Crews installing banners along a Washington street ahead of King Charles III’s state visit accidentally hung Australian flags instead of British ones, creating an awkward diplomatic gaffe that spread quickly on social media before workers corrected the mistake.
The blunder occurred on Friday, April 25, 2026, when 15 Australian flags were placed among more than 230 banners on 17th Street NW near the Eisenhower Executive Office Building. The D.C. Department of Transportation pulled down the incorrect flags within hours after photographs circulated online.
A department official told The Washington Examiner that “we posted those flags, but it was quickly rectified, and we were able to remove them.”
The mistake likely happened because Australia’s flag incorporates the Union Jack in its upper-left corner, set against a deep blue field with six white stars. Officials say flags are normally stored and labeled, and the agency is looking into what went wrong.
Freelance reporter Andrew Leyden posted photographs showing local government workers swapping the Australian banners for Union Jacks on the same street. Officials emphasized that the error affected only one corridor, and British flags had been properly displayed along other ceremonial routes.
Social media users, including Australians offering wry commentary, noted a technical justification: King Charles serves as Australia’s head of state too, though in a largely ceremonial role.
The king and Queen Camilla touched down in the capital on Monday, April 27, for a four-day state visit marking the 250th anniversary of the U.S. Declaration of Independence—a delicate piece of diplomatic theater, given that the document announced the colonies’ break from his ancestors’ rule. It is Charles’ first state visit to America as king and is viewed as the most significant trip of his reign to date.

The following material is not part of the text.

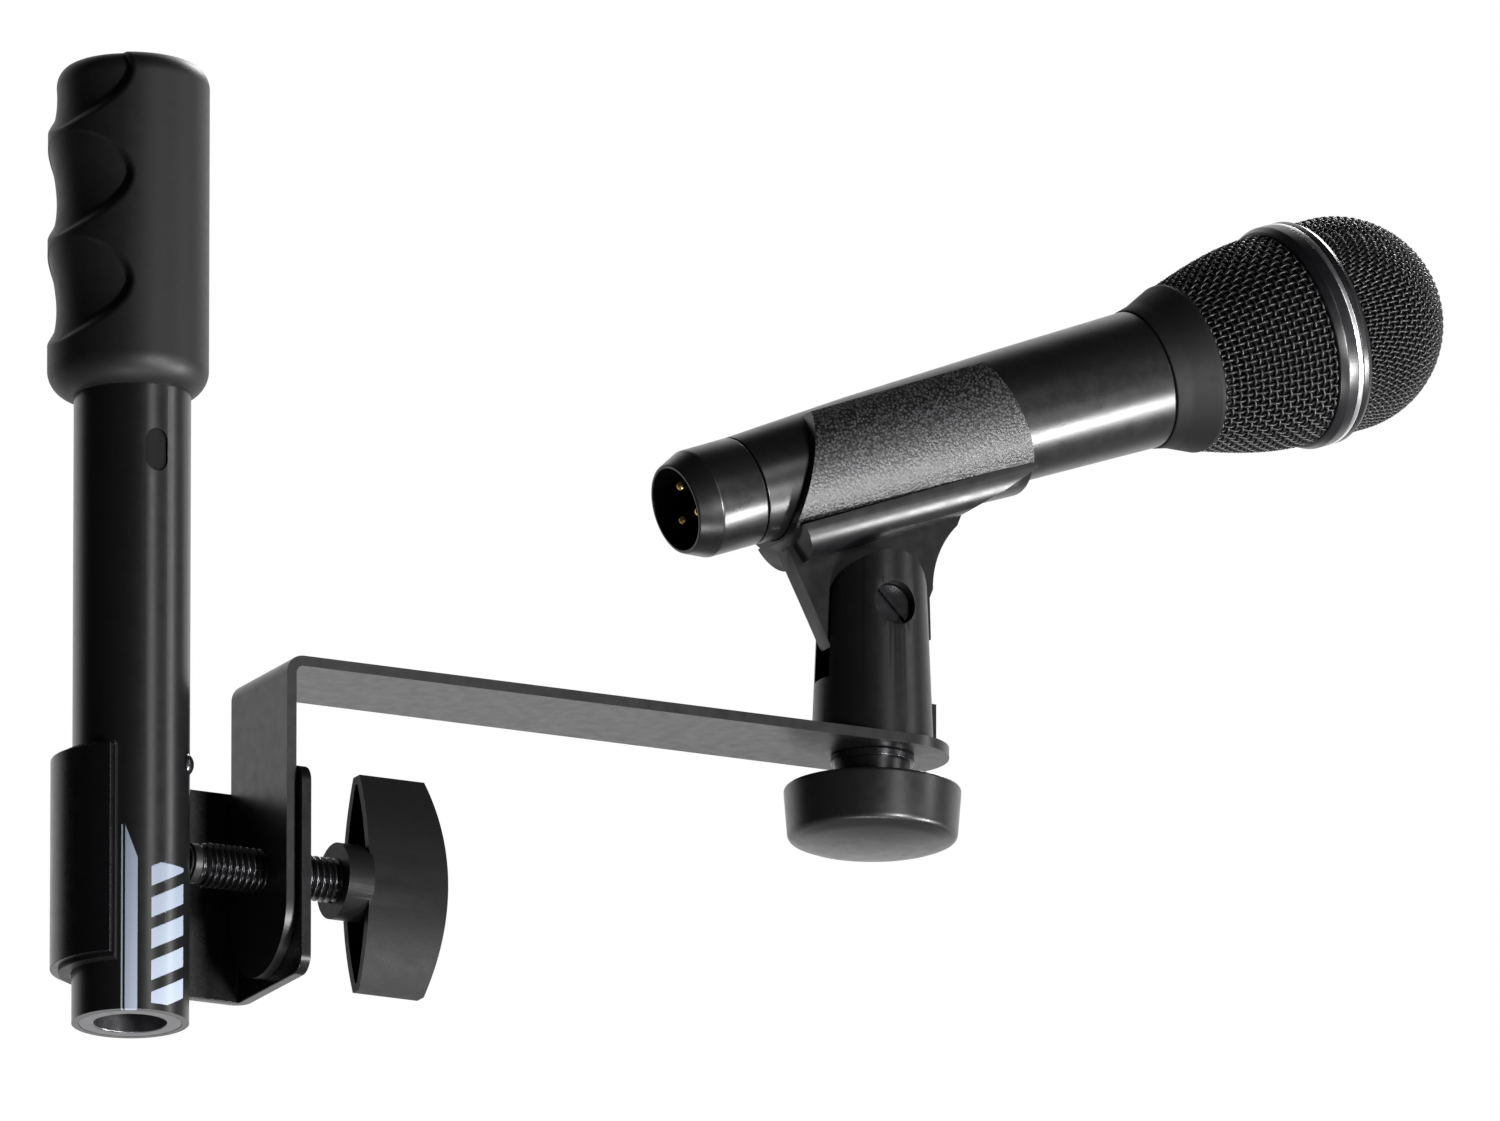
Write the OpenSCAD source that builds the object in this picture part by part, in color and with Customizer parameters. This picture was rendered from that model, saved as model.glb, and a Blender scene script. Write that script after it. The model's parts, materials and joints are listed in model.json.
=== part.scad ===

Charles held a private meeting with President Trump at the White House and addressed a joint meeting of Congress — only the second British monarch to do so, after Queen Elizabeth II in 1991. The president and first lady hosted a state dinner in the East Room on Monday evening, April 27. The royal couple will then head to New York for a ceremony at the September 11 memorial ahead of the attacks’ 25th anniversary, then move on to Virginia. Charles will finish the trip in Bermuda, a British overseas territory where he also serves as head of state.
Charles and Camilla previously visited Washington, D.C., together in 2015, meeting President Obama at the White House when they were still Prince of Wales and Duchess of Cornwall.

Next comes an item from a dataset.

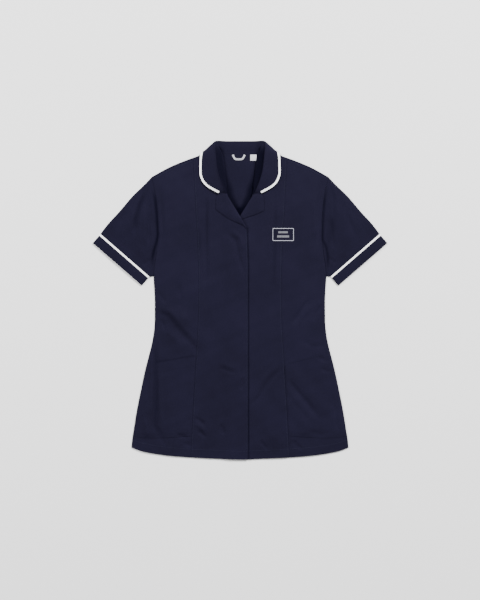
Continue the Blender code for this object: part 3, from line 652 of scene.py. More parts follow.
def weave_group() -> bpy.types.NodeTree:
    """Plain weave: two crossed sets of threads that take turns to lie on top.

    Height is the larger of the sines' sizes along each set, weighted by a checker that swaps which set is
    up. Grain is soft noise at the scale of a few threads, and Tone is slow unevenness over a hand's width.

    Returns:
        The group, made once.
    """
    found = bpy.data.node_groups.get("plain_weave")
    if found:
        return found
    group = bpy.data.node_groups.new("plain_weave", "ShaderNodeTree")
    ways = {"INPUT": ("Coordinate", "Threads per metre", "Slub"), "OUTPUT": ("Height", "Grain", "Tone")}
    for way, labels in ways.items():
        for label in labels:
            kind = "NodeSocketVector" if label == "Coordinate" else "NodeSocketFloat"
            group.interface.new_socket(label, in_out=way, socket_type=kind)
    nodes = Nodes(group)
    place, count, slub = nodes.add("NodeGroupInput").outputs[:3]
    sink = nodes.add("NodeGroupOutput")
    split = nodes.add("ShaderNodeSeparateXYZ")
    nodes.feed(split.inputs[0], place)
    waves = []
    for axis in (0, 1):
        angle = nodes.math("MULTIPLY", nodes.math("MULTIPLY", split.outputs[axis], count), math.pi)
        waves.append(nodes.math("SINE", angle))
    under = 0.35
    swap = nodes.math("GREATER_THAN", nodes.math("MULTIPLY", *waves), 0.0)
    warp = nodes.math("MULTIPLY", nodes.math("ABSOLUTE", waves[0]), nodes.math("ADD", swap, under))
    weft = nodes.math("MULTIPLY", nodes.math("ABSOLUTE", waves[1]), nodes.math("SUBTRACT", 1 + under, swap))
    grain, tone = nodes.noise(place, 420.0, 3.0), nodes.noise(place, 9.0, 4.0)
    height = nodes.math("ADD", nodes.math("MAXIMUM", warp, weft), nodes.math("MULTIPLY", grain, slub))
    for target, source in zip(sink.inputs, (height, grain, tone)):
        nodes.feed(target, source)
    return group


@dataclass(frozen=True)
class WovenFinish:
    """A woven cloth: colour with slow unevenness, thread bump, sheen and roughness, and painted shade that
    darkens the colour where a piece's shade attribute says.
    """

    name: str
    slot: str
    colour: Colour
    light: Colour
    roughness: float = 0.85
    sheen: float = 0.03
    specular: float = 0.08
    threads: float = 2200.0
    bump: float = 0.35
    slub: float = 0.6
    # Painted shade: the near-black blue that the colour is blended towards by the shade attribute.
    sunk: Colour = (0.0002, 0.0002, 0.0030)
    sheen_spread: float = 0.5
    thread_share: float = 0.22
    tone_share: float = 0.9
    grain_share: float = 0.5
    bump_depth: float = 0.0002

    def material(self) -> bpy.types.Material:
        """The finish as a material, made once, whose colour is blended towards a near-black blue by the
        painted shade in the piece's shade attribute.

        Its colour lies between the two given ones, by the threads' height plus slow tone and fine grain.

        Returns:
            A Principled material that reads the piece's UV map.
        """
        found = bpy.data.materials.get(self.name)
        if found:
            return found
        material = bpy.data.materials.new(self.name)
        material.use_nodes = True
        nodes = Nodes(material.node_tree)
        shader = material.node_tree.nodes["Principled BSDF"]
        weave = nodes.add("ShaderNodeGroup", node_tree=weave_group())
        place = nodes.add("ShaderNodeUVMap", uv_map="cloth")
        for label, value in (
            ("Coordinate", place.outputs[0]), ("Threads per metre", self.threads), ("Slub", self.slub)
        ):
            nodes.feed(weave.inputs[label], value)
        share = nodes.math("MULTIPLY", weave.outputs["Height"], self.thread_share)
        slow, fine = (
            nodes.math("MULTIPLY", nodes.math("SUBTRACT", weave.outputs[label], 0.5), much)
            for label, much in (("Tone", self.tone_share), ("Grain", self.grain_share))
        )
        amount = nodes.math("ADD", nodes.math("ADD", share, slow), nodes.math("ADD", fine, self.thread_share))
        cloth = nodes.mix(amount, self.colour, self.light)
        painted_shade_input = nodes.add("ShaderNodeAttribute", attribute_name=PAINTED_SHADE_ATTRIBUTE)
        bump = nodes.add("ShaderNodeBump")
        for label, value in (
            ("Strength", self.bump), ("Distance", self.bump_depth), ("Height", weave.outputs["Height"])
        ):
            nodes.feed(bump.inputs[label], value)
        for label, value in (
            # Painted shade: the base colour is blended towards the near-black blue by the shade attribute.
            ("Base Color", nodes.mix(painted_shade_input.outputs["Fac"], cloth, self.sunk)),
            ("Roughness", self.roughness),
            ("Sheen Weight", self.sheen),
            ("Sheen Roughness", self.sheen_spread),
            ("Sheen Tint", (*(value**0.5 for value in self.light), 1.0)),
            ("Specular IOR Level", self.specular),
            ("Normal", bump.outputs[0]),
        ):
            nodes.feed(shader.inputs[label], value)
        return material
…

The visit comes during a difficult stretch for U.S.-British relations. Tensions have reached their lowest level in 70 years over friction surrounding the Iran war and ongoing trade threats from President Trump. The President told Britain last month to “go get your own oil” from the Strait of Hormuz. He has also called Prime Minister Keir Starmer “not Winston Churchill” and derided Britain’s aircraft carriers as “toys.”
But Trump has expressed admiration for the king. When the BBC asked whether the visit could mend relations, the president said: “He’s fantastic. He’s a fantastic man. Absolutely, the answer is yes. I know him well. I’ve known him for years. He’s a brave man, and he’s a great man.”
During Trump’s state visit to the U.K. in September 2025, Charles reciprocated with a Windsor Castle banquet attended by tech CEOs, media magnate Rupert Murdoch, and other prominent figures, and invited the president to inspect the Guard of Honour.
Nigel Sheinwald, Britain’s ambassador to Washington from 2007 to 2012, told Reuters the trip was not meant to fix governmental disputes but to underscore something more fundamental. “Pretty much more than any other visit, this is about the long term. This is about the fundamentals of the relationship between our peoples, our countries.”
Back in Britain, public opinion has turned against the visit. A YouGov poll published in late March showed 49 percent of Britons opposed the trip, while just 33 percent supported it. The Liberal Democrats and the Greens have publicly called for the visit to be canceled, leaving Nigel Farage’s Reform UK as the only major party supportive of it.
The flags, at least, are now in order.